**MATERIAL:**

★ ★ ★ ★

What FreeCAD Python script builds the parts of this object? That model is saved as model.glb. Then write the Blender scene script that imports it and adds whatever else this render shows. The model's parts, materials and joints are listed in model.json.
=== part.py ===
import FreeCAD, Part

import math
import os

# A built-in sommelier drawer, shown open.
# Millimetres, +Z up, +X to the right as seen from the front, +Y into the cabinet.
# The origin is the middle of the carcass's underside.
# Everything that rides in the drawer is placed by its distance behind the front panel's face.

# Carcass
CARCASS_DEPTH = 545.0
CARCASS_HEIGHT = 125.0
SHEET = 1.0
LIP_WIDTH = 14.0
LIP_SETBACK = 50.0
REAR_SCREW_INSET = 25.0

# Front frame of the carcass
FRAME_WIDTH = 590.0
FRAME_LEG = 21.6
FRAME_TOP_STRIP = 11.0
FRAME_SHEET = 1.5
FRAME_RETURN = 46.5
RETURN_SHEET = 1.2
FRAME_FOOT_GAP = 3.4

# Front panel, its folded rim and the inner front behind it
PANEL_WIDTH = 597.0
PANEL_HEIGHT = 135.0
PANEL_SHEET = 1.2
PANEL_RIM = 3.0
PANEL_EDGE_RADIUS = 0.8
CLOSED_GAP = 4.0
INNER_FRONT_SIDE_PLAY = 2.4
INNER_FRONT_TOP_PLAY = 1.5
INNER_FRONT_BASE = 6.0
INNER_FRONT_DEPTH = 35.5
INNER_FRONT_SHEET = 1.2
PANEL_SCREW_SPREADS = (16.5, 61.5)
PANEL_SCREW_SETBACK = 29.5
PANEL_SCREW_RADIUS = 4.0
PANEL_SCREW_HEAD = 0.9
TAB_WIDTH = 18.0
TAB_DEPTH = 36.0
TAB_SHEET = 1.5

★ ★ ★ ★

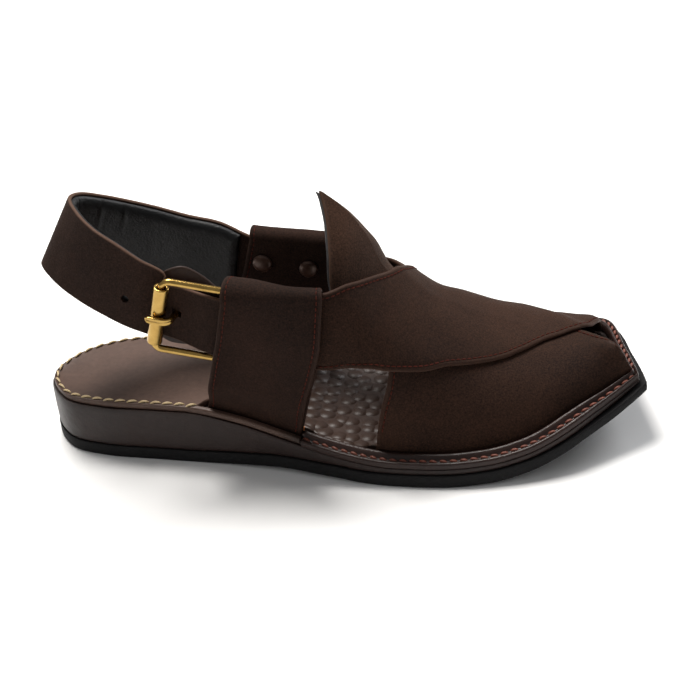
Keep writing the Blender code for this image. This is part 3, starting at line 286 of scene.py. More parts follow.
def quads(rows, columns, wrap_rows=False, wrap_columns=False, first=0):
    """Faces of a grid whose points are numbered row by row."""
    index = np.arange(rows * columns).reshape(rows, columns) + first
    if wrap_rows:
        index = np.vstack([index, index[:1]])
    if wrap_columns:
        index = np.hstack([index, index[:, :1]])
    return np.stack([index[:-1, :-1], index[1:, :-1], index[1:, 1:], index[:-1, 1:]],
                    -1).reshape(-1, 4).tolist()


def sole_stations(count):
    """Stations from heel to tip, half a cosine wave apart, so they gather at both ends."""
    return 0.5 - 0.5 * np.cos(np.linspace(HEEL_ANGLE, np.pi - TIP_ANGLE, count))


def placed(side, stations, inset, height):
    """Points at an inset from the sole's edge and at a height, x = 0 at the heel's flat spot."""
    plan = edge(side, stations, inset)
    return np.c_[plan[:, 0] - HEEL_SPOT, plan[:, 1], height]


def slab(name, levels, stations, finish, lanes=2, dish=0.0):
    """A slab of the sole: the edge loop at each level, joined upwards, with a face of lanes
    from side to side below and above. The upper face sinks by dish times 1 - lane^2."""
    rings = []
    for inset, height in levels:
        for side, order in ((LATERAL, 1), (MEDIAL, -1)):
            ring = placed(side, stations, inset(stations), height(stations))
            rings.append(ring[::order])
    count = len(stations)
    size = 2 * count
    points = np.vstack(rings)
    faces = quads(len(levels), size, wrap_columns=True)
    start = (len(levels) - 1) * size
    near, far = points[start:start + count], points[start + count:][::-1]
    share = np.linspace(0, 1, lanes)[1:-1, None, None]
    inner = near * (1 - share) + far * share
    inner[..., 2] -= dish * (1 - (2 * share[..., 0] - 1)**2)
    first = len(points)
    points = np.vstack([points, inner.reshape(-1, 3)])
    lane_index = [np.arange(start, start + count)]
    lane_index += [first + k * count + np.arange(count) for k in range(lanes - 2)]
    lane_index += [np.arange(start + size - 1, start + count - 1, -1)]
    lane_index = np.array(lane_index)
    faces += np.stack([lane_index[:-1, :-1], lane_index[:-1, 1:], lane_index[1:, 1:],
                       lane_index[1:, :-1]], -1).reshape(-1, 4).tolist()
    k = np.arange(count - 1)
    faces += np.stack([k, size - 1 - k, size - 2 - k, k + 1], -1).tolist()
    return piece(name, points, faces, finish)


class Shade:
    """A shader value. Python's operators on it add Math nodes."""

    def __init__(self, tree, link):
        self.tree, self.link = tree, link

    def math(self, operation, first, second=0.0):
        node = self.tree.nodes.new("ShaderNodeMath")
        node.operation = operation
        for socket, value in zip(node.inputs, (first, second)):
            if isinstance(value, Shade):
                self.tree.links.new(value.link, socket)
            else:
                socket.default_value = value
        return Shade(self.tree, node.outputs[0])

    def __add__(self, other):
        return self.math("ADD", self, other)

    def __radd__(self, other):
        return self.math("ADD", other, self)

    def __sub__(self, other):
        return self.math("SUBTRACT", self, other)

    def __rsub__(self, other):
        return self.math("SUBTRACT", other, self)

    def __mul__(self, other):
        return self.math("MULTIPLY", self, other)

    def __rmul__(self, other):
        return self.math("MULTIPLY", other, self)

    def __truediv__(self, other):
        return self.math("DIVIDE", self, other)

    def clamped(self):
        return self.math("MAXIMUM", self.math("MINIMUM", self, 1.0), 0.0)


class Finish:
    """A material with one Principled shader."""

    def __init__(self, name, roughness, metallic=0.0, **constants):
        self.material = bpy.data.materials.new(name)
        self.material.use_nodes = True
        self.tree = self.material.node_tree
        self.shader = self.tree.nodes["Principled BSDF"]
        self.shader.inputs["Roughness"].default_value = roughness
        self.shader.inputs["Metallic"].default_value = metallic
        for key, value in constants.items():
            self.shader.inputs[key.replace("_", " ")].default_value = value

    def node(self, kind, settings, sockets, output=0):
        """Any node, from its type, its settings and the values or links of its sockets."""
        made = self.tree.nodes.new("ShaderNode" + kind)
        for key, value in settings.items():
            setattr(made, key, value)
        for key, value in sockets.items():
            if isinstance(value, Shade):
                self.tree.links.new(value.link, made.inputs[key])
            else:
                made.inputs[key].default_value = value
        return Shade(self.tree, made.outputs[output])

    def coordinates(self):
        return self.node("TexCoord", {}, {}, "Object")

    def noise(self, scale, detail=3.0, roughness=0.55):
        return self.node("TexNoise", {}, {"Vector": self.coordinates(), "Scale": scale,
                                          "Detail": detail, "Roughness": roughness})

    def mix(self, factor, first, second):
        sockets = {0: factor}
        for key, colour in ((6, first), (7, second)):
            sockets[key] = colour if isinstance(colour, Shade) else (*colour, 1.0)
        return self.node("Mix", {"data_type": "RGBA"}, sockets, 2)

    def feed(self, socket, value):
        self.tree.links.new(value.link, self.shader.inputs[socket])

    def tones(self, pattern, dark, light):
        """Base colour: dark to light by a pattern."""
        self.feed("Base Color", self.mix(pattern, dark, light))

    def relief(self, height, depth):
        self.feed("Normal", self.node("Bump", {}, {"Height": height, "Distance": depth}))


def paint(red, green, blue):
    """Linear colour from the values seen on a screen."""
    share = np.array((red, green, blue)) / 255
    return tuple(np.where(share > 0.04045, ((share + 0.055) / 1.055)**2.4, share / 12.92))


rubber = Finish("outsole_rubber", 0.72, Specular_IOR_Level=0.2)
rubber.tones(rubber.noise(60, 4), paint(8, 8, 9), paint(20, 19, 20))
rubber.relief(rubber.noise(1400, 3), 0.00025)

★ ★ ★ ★

**WRITTEN PROBLEM:** List every line above containing the word "that".

**EXERCISE RESPONSE:**
What FreeCAD Python script builds the parts of this object? That model is saved as model.glb. Then write the Blender scene script that imports it and adds whatever else this render shows. The model's parts, materials and joints are listed in model.json.
# Everything that rides in the drawer is placed by its distance behind the front panel's face.